GOAL: Only lines with the word "scene" are needed; collect each of them from the listing below.

DATA EXCERPT:

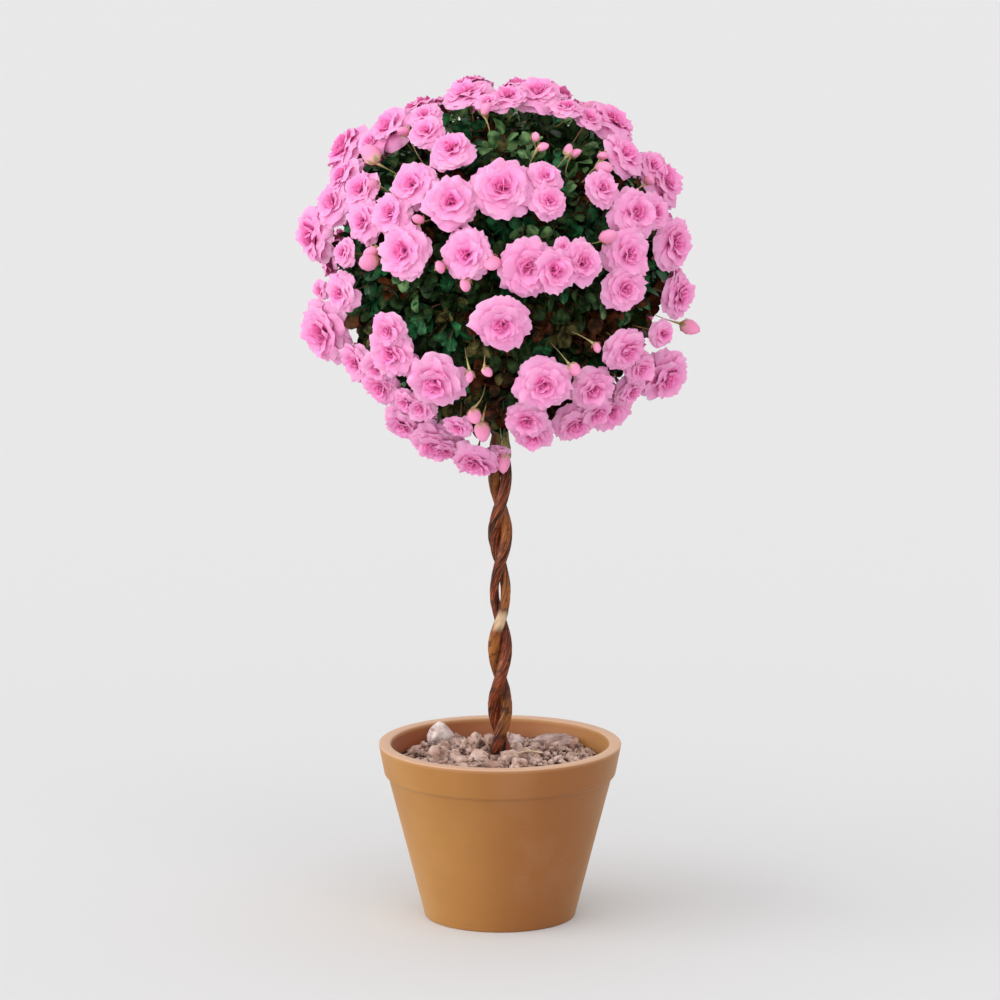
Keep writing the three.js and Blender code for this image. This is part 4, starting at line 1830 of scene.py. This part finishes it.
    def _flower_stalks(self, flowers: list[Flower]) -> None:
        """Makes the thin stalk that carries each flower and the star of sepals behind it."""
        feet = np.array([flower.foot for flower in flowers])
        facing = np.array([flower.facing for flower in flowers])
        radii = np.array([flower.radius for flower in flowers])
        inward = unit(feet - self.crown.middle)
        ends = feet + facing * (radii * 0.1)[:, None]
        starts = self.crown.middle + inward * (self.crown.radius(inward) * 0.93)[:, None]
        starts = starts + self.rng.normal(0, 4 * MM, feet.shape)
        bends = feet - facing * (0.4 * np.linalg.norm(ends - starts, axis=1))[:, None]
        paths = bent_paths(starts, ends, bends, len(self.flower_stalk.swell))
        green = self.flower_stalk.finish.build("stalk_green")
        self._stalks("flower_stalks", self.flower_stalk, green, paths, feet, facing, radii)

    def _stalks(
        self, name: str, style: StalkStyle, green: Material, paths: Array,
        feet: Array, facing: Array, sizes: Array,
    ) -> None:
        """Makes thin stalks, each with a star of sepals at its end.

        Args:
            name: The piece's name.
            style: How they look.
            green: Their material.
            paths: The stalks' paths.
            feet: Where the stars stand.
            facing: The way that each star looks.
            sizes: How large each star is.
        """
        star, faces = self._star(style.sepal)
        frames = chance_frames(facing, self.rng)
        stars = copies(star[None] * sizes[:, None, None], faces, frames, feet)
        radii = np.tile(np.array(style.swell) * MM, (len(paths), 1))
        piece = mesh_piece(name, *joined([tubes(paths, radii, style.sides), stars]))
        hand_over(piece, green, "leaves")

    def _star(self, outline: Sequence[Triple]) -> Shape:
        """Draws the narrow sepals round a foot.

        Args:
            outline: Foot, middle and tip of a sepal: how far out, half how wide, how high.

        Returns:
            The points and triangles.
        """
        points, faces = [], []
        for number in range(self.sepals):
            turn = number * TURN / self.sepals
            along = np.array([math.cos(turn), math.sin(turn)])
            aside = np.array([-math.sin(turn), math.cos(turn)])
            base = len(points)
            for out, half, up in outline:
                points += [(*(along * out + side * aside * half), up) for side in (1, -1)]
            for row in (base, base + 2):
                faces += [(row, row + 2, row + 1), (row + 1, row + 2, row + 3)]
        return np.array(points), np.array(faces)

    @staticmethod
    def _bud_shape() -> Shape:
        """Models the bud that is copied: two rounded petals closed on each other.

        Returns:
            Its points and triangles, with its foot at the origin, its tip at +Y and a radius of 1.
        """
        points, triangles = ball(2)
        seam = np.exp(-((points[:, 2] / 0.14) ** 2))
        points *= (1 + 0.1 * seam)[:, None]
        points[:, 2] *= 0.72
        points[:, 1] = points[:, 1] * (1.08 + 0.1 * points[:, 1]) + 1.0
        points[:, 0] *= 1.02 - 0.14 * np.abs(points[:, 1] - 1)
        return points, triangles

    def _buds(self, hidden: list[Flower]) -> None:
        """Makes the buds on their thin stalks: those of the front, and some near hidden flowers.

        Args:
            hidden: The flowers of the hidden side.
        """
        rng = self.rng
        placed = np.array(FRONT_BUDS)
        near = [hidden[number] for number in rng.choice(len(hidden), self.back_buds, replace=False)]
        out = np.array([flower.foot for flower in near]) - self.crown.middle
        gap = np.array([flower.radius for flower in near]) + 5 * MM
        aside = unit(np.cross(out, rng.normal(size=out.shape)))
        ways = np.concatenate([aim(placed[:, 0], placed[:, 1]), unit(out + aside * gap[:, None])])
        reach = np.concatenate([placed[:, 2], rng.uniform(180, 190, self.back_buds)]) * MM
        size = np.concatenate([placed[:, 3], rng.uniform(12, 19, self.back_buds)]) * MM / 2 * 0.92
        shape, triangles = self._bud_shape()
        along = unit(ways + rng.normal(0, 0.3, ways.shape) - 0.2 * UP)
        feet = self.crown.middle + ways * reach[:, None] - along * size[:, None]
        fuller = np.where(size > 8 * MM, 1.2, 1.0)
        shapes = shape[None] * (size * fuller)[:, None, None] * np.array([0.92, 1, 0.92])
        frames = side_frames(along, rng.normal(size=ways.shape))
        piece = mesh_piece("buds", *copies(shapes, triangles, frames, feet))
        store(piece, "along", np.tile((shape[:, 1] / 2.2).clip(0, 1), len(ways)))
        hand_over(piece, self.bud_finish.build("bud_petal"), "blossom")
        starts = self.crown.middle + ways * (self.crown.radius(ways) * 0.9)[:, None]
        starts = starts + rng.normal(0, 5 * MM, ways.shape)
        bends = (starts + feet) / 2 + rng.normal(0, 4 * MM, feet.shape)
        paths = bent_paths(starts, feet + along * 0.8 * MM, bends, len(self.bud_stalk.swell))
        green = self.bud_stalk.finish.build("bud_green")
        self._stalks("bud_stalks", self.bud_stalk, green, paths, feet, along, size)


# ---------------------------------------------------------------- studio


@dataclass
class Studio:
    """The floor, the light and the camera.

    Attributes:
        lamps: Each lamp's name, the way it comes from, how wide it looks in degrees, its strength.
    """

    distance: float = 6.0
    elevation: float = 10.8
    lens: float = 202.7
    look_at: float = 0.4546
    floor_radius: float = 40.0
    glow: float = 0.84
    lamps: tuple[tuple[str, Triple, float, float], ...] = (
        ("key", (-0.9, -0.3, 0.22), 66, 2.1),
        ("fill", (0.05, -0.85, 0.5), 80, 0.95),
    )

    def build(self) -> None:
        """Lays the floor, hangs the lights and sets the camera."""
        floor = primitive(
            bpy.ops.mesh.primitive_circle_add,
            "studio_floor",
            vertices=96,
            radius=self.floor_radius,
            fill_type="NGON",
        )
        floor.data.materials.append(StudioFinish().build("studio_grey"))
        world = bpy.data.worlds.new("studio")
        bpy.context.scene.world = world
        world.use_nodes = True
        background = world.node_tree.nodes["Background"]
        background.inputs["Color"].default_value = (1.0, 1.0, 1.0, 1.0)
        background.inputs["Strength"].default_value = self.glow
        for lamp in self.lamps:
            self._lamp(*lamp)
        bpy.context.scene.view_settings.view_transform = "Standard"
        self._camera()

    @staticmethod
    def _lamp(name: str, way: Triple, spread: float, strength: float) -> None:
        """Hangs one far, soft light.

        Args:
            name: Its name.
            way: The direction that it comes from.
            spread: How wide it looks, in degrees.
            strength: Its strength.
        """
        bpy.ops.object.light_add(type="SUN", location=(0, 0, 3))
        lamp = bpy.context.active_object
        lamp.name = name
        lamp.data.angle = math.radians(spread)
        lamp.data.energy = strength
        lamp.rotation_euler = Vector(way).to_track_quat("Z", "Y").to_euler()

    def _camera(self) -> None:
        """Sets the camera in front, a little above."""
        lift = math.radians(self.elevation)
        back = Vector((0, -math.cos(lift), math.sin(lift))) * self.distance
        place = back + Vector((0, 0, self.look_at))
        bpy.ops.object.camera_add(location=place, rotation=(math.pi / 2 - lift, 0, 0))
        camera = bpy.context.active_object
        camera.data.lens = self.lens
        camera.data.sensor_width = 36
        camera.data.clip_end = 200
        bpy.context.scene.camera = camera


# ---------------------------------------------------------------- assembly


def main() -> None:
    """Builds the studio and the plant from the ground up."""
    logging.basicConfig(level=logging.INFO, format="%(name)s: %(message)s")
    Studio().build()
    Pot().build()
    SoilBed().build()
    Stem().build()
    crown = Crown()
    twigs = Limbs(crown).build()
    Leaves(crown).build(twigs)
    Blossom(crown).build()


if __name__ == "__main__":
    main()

FINISHED EXERCISE:
Keep writing the three.js and Blender code for this image. This is part 4, starting at line 1830 of scene.py. This part finishes it.
        bpy.context.scene.world = world
        bpy.context.scene.view_settings.view_transform = "Standard"
        bpy.context.scene.camera = camera